Buckwheat, my whole grain pick for Whole Grains Sampling Day is gloriously gluten-free and despite its alarming name, wheatless.

Buckwheat, kin to sorrel and rhubarb, loves many of the same flavors we do -- nuts, apples and maple. They all come together in this tea cake/quick bread. It tastes tantalizingly of caramel but provides a gluten-free high-energy breakfast or afternoon pick-me-up. It's a cake to celebrate Whole Grains Sampling Day.

1 cup buckwheat flour, sifted
2 teaspoons baking powder
2 teaspoons cinnamon
1 cup blanched almonds,* toasted and ground
1/3 cup grapeseed, sunflower or other neutral oil
1 cup unsweetened apple sauce
1/4 cup pure maple syrup
1/4 cup evaporated cane sugar
1/2 teaspoon almond extract
2 teapsoons powdered sugar for garnish, optional

Preheat oven to 350 degrees. Lightly oil an 8-inch cake pan.
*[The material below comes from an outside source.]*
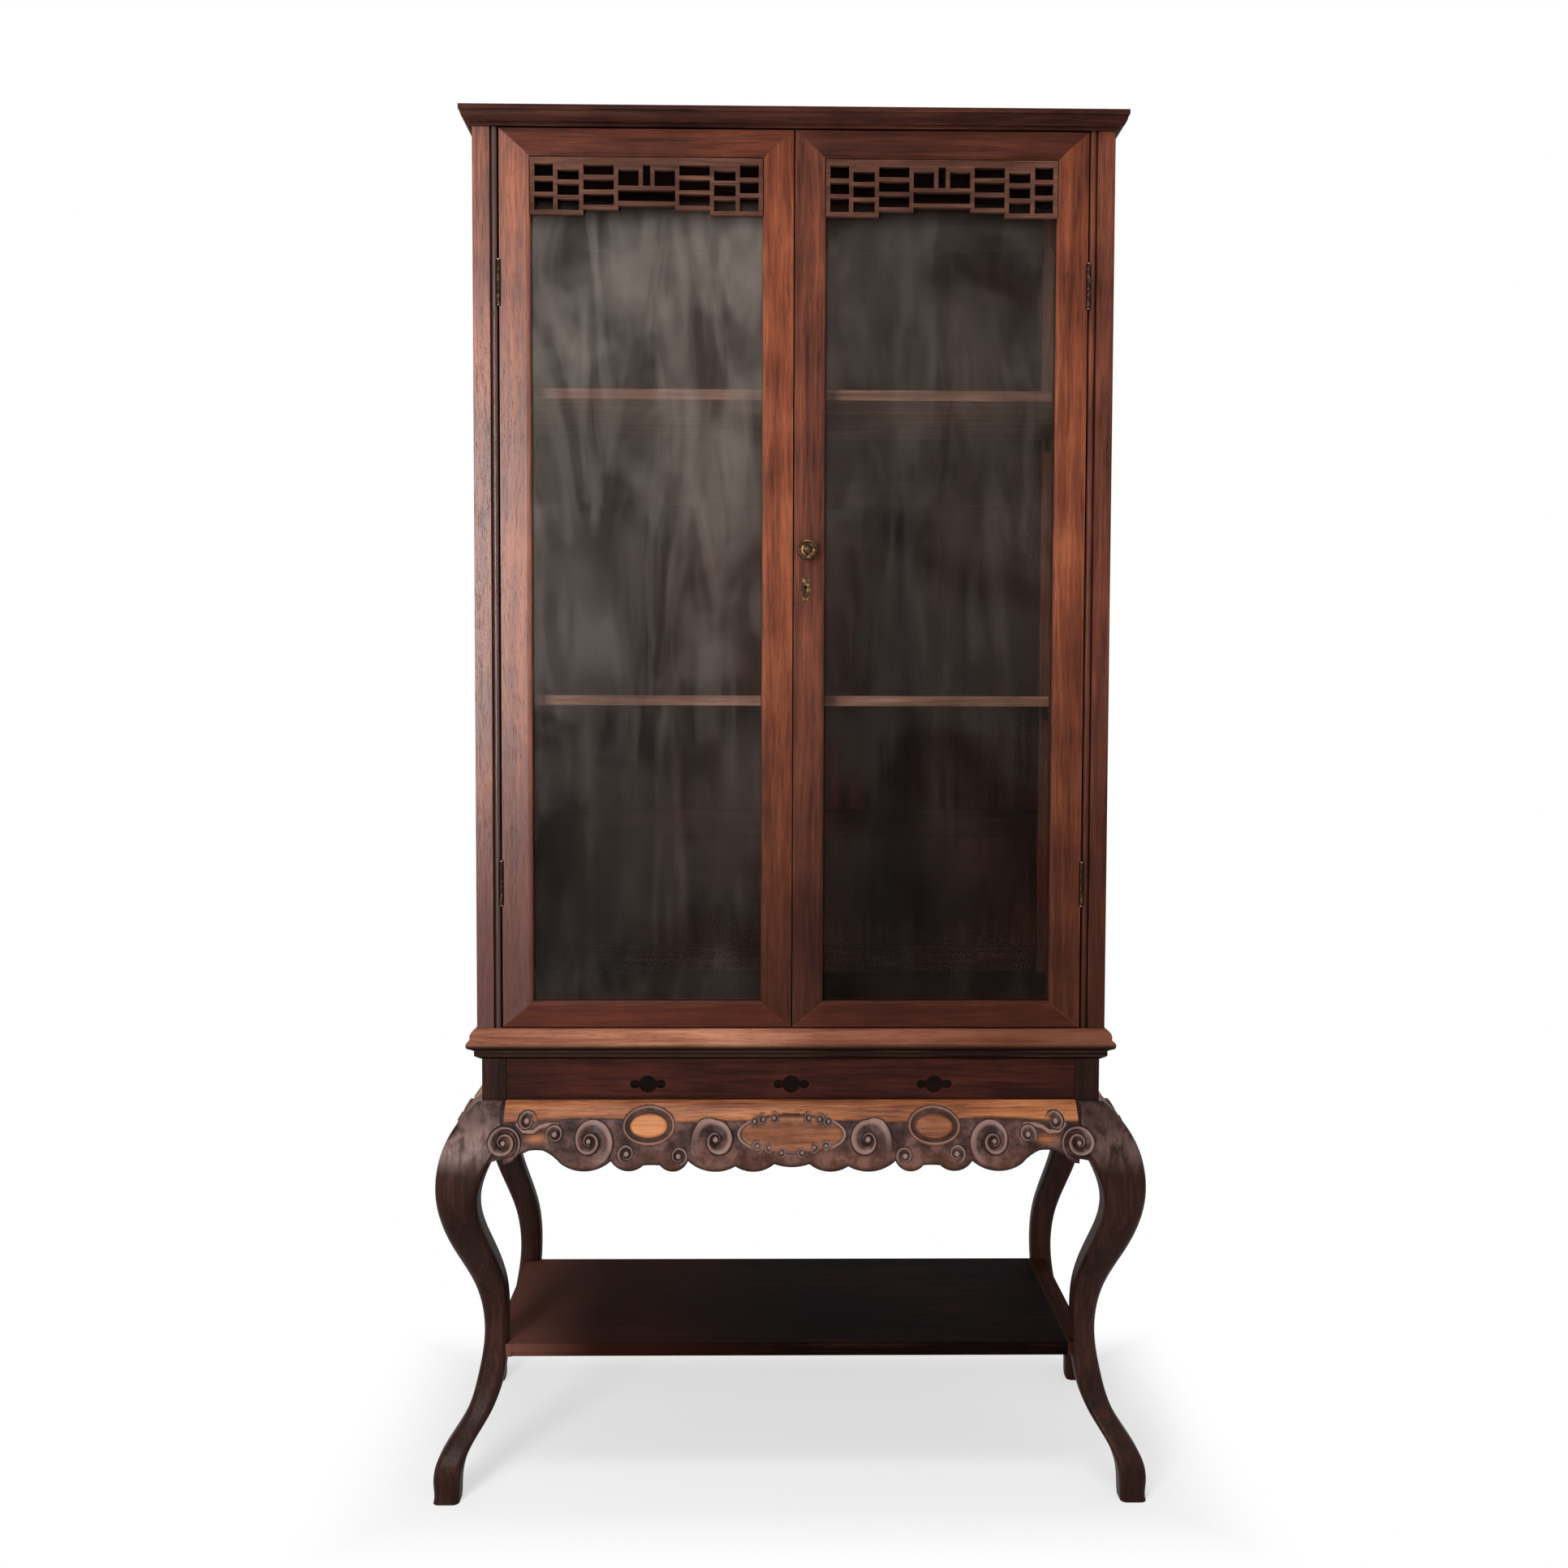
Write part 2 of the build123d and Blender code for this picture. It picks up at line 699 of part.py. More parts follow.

In a large bowl, sift together the buckwheat flour, baking powder and cinnamon. Pour in the ground almonds, Stir well to combine.

In a separate bowl, gently whisk together grapeseed or other neutral oil, apple sauce, maple syrup, evaporated cane sugar and almond extract.

Pour the apple sauce mixture into the buckwheat and ground almonds. Fold them together with a light hand until flour is entirely incorporated and mixture forms a batter.

Pour batter into the prepared cake pan. Bake for 45 minutes. Cake should be sweet-smelling, rich cinnamon brown and spring back when prodded gently with a forefinger.

Let cool. Sprinkle with powdered sugar, if desired.

Yield: 8 servings.

*To blanch almonds, pour whole raw almonds into a small heatproof bowl.  Cover with boiling water and leave for 15 minutes.  Drain. Rub the almonds between your fingers. Their skins will slip off off, leaving you perfect, bare nut kernels.